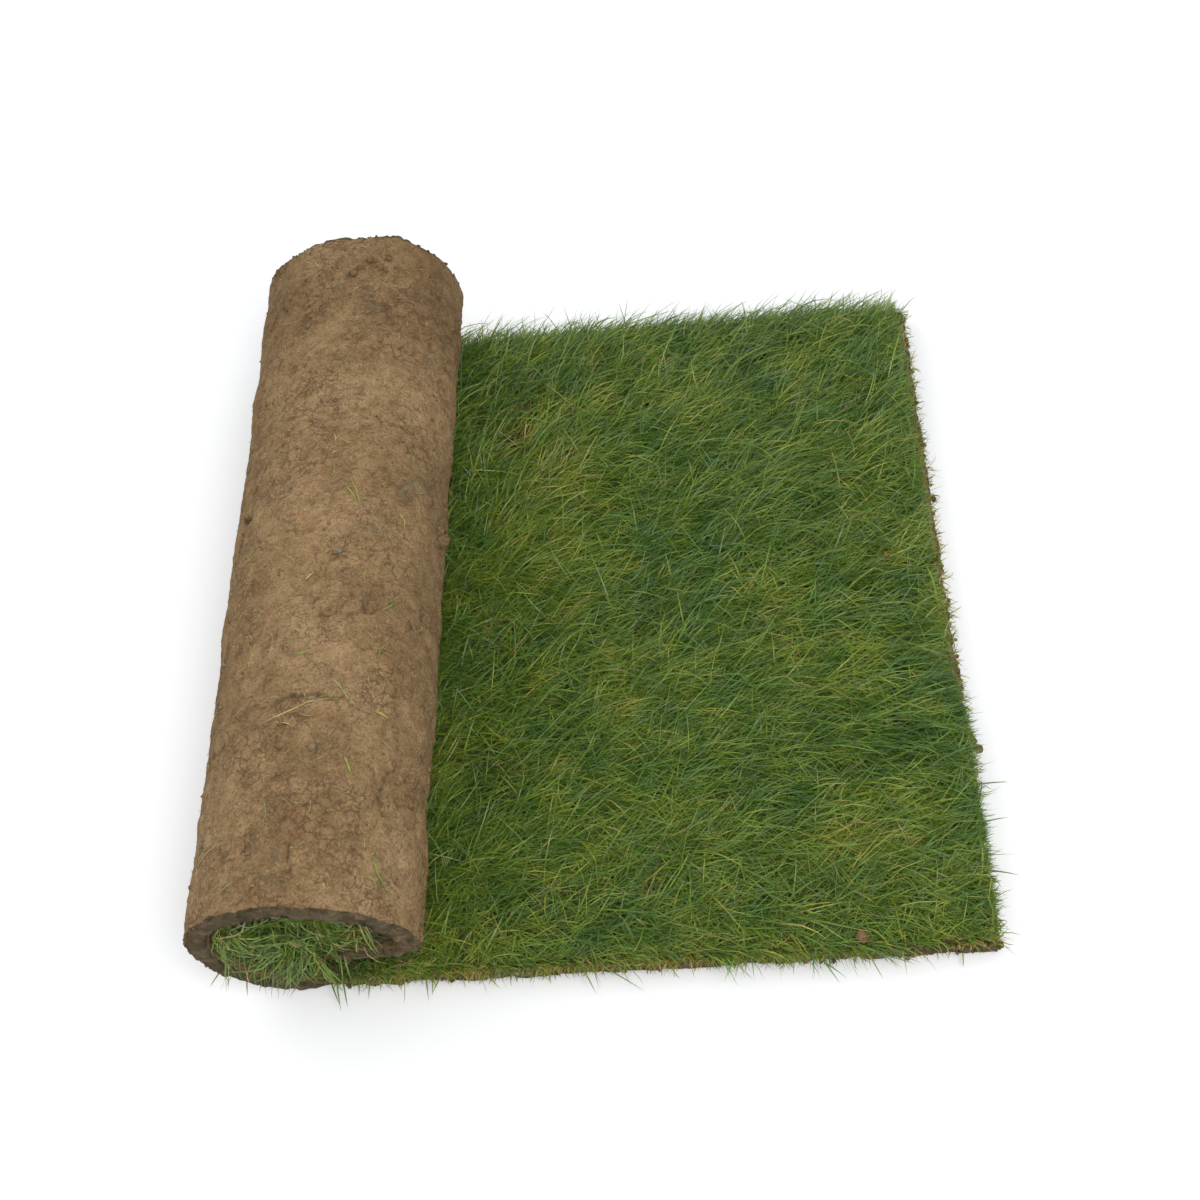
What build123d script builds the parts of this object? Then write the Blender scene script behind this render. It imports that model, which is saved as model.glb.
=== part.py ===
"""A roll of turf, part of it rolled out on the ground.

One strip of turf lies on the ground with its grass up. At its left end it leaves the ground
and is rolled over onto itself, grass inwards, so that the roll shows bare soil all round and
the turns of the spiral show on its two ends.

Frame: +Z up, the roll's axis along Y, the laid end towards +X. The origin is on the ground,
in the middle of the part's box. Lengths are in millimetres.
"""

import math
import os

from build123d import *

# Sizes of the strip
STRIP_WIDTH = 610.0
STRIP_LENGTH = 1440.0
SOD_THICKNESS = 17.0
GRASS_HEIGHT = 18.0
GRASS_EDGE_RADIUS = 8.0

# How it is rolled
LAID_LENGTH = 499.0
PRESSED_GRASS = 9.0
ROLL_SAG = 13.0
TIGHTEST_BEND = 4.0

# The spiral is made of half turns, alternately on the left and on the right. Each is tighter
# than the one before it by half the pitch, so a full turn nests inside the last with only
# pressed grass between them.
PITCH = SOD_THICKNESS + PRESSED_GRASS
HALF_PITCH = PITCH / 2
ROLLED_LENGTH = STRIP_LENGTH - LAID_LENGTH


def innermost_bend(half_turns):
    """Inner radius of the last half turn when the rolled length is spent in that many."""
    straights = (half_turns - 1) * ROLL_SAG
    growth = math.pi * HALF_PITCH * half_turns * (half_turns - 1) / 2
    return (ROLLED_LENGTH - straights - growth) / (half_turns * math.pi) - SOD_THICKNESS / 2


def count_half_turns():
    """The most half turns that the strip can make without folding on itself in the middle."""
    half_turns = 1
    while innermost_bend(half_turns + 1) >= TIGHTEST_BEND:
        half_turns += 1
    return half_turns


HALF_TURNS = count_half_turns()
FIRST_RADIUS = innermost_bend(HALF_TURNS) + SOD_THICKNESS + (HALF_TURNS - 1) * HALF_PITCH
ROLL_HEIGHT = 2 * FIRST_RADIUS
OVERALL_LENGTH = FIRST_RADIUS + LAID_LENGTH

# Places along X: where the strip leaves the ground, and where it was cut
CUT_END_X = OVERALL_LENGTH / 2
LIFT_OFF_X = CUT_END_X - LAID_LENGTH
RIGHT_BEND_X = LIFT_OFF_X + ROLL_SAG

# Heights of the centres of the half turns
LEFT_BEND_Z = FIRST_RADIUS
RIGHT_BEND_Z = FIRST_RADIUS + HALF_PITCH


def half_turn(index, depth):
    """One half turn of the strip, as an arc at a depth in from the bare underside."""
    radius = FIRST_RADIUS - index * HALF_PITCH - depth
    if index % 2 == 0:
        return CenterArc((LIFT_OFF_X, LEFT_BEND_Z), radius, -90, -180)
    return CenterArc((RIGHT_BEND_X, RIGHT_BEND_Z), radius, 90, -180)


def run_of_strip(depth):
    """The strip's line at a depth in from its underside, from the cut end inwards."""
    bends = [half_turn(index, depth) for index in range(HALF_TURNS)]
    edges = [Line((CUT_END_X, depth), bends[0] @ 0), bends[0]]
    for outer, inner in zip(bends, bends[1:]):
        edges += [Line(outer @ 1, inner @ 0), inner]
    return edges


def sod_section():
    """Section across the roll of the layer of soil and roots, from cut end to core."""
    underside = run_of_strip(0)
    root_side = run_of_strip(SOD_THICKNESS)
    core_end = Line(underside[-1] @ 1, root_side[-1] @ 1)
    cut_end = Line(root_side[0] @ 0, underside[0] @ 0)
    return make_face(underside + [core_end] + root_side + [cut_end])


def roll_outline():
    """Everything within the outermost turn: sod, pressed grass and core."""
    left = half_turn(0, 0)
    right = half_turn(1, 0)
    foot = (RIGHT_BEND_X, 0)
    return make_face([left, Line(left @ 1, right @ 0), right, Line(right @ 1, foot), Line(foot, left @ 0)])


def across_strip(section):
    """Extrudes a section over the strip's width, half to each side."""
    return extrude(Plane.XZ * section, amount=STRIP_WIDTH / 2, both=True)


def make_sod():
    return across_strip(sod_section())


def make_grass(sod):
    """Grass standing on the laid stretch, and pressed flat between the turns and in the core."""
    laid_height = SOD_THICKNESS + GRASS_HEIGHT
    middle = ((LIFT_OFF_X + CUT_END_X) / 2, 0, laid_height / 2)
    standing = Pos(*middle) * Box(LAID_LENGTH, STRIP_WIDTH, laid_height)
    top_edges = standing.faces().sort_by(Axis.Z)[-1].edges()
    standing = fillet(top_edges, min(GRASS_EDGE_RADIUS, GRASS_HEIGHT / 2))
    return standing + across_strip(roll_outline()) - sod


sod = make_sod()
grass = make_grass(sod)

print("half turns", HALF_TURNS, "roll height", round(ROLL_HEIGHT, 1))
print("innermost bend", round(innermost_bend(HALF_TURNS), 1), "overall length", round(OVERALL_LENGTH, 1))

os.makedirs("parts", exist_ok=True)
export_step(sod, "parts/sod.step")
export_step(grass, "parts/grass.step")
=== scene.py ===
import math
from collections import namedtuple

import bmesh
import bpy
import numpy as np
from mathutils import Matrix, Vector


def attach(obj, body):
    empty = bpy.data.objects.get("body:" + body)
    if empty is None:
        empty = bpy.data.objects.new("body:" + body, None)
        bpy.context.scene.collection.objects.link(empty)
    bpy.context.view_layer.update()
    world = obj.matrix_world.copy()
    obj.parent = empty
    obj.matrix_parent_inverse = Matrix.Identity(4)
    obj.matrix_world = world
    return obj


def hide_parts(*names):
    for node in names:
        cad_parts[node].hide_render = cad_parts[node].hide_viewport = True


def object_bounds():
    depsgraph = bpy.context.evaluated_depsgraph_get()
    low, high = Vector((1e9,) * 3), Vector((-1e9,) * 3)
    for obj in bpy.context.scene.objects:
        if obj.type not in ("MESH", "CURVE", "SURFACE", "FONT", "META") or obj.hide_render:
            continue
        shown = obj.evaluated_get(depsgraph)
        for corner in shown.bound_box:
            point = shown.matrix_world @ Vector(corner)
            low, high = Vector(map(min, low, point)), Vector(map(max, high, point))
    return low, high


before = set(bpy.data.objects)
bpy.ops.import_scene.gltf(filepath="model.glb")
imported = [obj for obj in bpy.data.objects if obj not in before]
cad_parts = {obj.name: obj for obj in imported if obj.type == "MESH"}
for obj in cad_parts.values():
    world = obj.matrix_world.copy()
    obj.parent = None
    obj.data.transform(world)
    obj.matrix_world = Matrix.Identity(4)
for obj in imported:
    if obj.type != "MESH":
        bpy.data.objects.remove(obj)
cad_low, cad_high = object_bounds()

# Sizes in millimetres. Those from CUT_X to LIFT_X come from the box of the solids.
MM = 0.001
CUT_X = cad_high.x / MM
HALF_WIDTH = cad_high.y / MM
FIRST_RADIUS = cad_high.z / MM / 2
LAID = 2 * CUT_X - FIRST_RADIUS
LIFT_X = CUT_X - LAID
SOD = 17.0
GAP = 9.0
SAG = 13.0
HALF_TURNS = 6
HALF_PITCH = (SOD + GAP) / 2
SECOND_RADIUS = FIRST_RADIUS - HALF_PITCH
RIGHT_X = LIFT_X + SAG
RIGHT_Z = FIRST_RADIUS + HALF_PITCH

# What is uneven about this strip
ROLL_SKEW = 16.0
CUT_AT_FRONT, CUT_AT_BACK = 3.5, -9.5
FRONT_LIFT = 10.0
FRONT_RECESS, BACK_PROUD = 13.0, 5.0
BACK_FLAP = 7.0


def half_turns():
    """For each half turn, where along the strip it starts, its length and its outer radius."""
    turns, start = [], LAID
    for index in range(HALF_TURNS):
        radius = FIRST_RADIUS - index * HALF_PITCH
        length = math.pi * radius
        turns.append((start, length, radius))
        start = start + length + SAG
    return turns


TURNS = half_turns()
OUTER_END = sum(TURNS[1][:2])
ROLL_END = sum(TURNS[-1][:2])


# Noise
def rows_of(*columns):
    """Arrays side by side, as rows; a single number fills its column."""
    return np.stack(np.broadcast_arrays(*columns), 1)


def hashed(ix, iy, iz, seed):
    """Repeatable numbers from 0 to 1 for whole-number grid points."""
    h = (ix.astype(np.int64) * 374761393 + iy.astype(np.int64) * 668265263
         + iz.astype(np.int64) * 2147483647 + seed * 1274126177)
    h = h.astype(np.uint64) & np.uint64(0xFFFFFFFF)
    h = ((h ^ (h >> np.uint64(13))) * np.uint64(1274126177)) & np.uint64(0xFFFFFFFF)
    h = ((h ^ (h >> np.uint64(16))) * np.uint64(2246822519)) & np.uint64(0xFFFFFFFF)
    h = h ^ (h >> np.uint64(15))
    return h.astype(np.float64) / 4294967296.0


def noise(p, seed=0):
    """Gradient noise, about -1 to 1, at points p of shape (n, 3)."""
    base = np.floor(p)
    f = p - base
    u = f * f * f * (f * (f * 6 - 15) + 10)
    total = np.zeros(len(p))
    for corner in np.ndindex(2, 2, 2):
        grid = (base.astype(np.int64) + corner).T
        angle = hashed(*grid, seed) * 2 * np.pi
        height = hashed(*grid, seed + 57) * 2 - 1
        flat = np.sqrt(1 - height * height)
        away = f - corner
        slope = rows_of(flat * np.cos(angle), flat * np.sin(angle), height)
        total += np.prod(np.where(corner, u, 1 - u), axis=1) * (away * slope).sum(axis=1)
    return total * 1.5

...

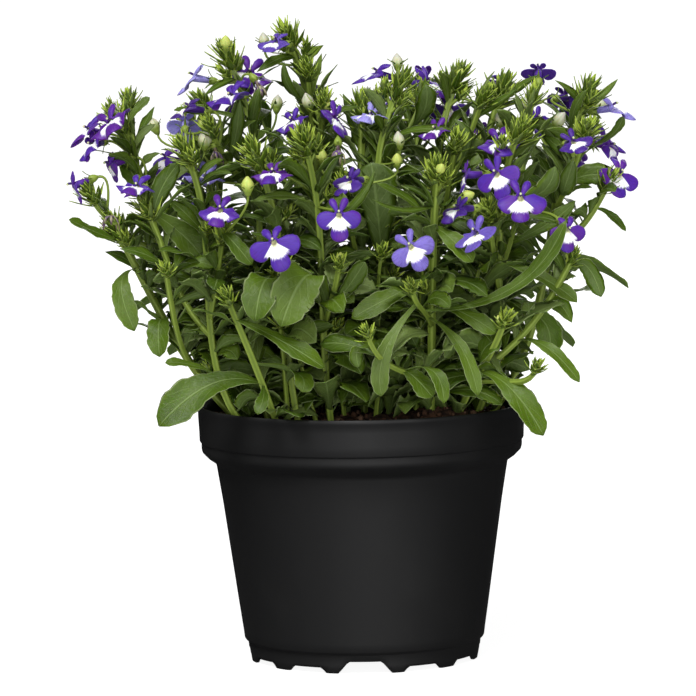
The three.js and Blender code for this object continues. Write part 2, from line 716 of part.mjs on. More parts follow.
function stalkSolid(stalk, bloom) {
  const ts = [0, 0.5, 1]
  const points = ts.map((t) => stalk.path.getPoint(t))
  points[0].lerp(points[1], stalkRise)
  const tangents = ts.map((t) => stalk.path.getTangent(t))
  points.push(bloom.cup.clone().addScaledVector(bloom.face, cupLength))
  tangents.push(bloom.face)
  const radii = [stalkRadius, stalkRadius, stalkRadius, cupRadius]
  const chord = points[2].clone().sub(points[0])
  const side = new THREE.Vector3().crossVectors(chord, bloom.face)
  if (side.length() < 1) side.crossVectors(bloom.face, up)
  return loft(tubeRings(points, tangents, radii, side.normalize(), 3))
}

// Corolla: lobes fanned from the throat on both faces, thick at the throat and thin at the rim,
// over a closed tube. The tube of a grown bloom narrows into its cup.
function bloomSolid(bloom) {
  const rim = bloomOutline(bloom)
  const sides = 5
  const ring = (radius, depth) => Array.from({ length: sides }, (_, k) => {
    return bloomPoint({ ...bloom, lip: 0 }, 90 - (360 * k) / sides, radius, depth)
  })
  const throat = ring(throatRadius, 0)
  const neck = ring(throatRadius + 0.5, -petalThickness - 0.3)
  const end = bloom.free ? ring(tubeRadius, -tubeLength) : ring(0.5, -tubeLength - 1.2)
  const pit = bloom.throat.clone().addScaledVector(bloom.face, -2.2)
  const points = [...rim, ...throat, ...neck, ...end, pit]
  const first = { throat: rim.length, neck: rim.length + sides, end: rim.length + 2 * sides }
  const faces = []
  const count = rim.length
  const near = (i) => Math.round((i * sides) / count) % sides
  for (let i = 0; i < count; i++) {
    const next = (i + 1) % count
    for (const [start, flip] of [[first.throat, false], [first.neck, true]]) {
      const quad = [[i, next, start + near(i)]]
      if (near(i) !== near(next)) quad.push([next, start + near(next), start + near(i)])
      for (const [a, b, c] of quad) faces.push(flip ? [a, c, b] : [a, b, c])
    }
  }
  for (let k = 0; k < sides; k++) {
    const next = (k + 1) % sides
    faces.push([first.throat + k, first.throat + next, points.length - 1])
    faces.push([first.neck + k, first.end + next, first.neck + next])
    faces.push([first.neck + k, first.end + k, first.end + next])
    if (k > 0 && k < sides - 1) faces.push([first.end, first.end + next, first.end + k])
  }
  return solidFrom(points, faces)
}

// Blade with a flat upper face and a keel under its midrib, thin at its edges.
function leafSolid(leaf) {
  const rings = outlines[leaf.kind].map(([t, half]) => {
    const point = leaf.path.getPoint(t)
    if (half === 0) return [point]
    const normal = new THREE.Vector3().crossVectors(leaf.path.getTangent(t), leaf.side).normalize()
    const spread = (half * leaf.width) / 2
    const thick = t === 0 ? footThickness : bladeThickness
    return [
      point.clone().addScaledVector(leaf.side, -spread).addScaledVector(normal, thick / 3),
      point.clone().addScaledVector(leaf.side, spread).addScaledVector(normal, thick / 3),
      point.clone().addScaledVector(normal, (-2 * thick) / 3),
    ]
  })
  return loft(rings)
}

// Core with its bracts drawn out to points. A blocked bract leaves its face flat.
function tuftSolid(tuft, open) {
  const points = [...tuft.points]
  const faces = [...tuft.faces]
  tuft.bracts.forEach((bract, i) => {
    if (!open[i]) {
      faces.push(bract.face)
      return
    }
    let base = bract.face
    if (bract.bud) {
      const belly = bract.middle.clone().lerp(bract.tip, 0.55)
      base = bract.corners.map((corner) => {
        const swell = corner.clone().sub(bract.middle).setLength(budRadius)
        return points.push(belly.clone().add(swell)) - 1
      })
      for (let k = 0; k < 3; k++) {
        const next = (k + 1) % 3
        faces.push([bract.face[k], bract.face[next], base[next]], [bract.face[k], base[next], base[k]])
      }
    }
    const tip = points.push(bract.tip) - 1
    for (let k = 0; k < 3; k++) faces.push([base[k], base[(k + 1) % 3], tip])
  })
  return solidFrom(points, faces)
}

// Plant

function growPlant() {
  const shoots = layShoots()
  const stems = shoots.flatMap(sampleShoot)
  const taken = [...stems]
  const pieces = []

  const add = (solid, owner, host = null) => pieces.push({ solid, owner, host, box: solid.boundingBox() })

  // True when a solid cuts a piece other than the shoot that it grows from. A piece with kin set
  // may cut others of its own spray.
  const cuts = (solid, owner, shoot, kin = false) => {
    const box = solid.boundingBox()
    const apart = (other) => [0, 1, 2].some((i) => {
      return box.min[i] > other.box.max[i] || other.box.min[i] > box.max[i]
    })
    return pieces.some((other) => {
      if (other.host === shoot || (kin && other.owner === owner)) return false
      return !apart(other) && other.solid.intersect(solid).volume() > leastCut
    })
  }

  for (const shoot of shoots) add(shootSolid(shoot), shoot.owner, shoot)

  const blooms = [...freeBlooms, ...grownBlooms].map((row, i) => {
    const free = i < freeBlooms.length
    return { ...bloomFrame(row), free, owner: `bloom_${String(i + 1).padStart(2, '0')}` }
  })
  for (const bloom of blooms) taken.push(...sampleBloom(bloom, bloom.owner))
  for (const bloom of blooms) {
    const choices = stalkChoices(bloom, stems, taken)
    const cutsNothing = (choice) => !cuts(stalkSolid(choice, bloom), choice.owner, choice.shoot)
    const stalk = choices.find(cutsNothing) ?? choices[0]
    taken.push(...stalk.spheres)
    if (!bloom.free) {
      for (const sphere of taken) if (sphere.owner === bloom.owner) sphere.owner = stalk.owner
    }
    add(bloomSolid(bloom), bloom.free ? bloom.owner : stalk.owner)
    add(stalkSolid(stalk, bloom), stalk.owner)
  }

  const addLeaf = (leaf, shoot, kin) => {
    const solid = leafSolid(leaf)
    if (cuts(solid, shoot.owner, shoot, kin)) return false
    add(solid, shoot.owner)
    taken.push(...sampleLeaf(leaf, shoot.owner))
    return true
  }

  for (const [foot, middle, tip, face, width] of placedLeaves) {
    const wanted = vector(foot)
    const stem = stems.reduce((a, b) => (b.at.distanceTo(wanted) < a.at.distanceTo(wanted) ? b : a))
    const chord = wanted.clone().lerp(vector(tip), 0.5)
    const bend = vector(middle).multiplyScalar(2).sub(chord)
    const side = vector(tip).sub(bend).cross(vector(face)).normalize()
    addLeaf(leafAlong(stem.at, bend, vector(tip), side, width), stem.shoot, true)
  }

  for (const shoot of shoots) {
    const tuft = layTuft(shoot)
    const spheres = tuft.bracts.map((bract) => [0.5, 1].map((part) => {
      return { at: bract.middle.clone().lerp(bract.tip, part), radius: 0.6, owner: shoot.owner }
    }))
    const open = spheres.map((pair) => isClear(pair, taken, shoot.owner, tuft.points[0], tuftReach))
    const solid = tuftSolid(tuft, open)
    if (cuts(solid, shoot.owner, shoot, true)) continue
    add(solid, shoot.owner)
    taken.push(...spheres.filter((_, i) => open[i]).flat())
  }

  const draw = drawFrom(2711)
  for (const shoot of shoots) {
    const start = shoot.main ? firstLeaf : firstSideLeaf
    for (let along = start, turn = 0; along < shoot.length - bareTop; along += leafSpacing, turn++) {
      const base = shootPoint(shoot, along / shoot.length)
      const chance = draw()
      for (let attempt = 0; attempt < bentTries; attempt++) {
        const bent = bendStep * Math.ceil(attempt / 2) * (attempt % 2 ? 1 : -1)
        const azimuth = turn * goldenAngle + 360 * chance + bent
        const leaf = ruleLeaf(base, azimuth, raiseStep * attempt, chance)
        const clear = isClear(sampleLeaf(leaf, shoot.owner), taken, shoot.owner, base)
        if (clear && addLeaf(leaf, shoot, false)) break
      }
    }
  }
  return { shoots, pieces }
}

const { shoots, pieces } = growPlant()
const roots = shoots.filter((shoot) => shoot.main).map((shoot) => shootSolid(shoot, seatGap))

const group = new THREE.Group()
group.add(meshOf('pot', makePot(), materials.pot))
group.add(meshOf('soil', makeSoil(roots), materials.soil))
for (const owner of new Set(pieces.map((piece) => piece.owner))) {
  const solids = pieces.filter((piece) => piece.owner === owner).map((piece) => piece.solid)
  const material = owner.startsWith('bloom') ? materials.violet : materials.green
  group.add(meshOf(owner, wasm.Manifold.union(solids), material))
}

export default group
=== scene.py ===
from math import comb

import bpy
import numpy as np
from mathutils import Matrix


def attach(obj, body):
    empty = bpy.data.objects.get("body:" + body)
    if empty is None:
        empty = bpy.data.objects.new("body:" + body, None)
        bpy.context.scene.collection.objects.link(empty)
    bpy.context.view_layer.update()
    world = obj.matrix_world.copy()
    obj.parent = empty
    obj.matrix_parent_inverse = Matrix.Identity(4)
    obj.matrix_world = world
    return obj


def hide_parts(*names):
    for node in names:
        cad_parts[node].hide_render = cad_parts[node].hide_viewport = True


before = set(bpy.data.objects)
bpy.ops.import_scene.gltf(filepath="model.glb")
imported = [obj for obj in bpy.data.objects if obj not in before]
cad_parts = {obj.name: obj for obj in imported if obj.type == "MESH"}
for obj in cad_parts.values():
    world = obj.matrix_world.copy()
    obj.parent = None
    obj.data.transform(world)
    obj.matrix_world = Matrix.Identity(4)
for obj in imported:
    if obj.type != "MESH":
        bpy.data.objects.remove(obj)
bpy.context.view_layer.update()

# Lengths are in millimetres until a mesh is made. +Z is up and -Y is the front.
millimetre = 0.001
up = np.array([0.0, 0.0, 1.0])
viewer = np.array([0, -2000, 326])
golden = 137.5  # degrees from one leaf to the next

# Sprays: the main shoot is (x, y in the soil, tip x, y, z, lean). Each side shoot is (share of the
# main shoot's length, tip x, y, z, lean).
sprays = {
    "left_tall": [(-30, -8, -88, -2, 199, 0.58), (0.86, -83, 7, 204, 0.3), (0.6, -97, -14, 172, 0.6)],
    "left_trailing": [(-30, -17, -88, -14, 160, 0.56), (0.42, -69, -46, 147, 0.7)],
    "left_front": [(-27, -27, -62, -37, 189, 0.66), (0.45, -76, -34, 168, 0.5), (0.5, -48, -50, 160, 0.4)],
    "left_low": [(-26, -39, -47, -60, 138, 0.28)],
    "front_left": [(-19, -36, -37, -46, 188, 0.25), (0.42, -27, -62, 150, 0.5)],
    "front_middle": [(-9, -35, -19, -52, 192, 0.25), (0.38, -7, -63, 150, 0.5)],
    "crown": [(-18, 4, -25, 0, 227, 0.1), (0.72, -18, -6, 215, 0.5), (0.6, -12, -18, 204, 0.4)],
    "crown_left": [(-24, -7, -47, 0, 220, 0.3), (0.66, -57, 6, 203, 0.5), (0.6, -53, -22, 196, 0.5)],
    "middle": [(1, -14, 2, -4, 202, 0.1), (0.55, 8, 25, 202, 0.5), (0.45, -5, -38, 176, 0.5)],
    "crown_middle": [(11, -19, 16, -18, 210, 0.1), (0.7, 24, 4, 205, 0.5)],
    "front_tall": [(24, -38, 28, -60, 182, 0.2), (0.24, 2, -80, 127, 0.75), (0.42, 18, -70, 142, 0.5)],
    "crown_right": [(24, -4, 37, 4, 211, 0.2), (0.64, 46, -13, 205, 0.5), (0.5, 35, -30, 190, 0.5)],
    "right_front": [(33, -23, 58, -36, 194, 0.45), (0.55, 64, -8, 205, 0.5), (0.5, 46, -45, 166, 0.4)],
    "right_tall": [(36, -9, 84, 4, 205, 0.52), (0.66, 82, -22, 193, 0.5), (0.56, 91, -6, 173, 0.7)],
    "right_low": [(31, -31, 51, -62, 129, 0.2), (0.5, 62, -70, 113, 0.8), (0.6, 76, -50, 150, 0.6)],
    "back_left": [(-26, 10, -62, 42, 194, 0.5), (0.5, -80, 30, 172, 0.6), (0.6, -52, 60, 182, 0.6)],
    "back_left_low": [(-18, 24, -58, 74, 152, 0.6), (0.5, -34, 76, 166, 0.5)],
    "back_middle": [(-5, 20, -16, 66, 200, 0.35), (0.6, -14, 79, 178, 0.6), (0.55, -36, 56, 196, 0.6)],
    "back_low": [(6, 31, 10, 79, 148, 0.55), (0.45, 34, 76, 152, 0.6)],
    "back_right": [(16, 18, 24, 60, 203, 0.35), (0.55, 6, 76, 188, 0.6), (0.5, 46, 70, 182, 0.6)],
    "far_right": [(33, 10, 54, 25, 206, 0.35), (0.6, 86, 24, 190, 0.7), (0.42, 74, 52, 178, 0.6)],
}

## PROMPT
Repeat word for word the stretch of lines from the one with "top_edges = standing.faces().sort_by(Axis.Z)[-1].edges()" down to the one with "shown = obj.evaluated_get(depsgraph)", both included.

## ANSWER
    top_edges = standing.faces().sort_by(Axis.Z)[-1].edges()
    standing = fillet(top_edges, min(GRASS_EDGE_RADIUS, GRASS_HEIGHT / 2))
    return standing + across_strip(roll_outline()) - sod


sod = make_sod()
grass = make_grass(sod)

print("half turns", HALF_TURNS, "roll height", round(ROLL_HEIGHT, 1))
print("innermost bend", round(innermost_bend(HALF_TURNS), 1), "overall length", round(OVERALL_LENGTH, 1))

os.makedirs("parts", exist_ok=True)
export_step(sod, "parts/sod.step")
export_step(grass, "parts/grass.step")
=== scene.py ===
import math
from collections import namedtuple

import bmesh
import bpy
import numpy as np
from mathutils import Matrix, Vector


def attach(obj, body):
    empty = bpy.data.objects.get("body:" + body)
    if empty is None:
        empty = bpy.data.objects.new("body:" + body, None)
        bpy.context.scene.collection.objects.link(empty)
    bpy.context.view_layer.update()
    world = obj.matrix_world.copy()
    obj.parent = empty
    obj.matrix_parent_inverse = Matrix.Identity(4)
    obj.matrix_world = world
    return obj


def hide_parts(*names):
    for node in names:
        cad_parts[node].hide_render = cad_parts[node].hide_viewport = True


def object_bounds():
    depsgraph = bpy.context.evaluated_depsgraph_get()
    low, high = Vector((1e9,) * 3), Vector((-1e9,) * 3)
    for obj in bpy.context.scene.objects:
        if obj.type not in ("MESH", "CURVE", "SURFACE", "FONT", "META") or obj.hide_render:
            continue
        shown = obj.evaluated_get(depsgraph)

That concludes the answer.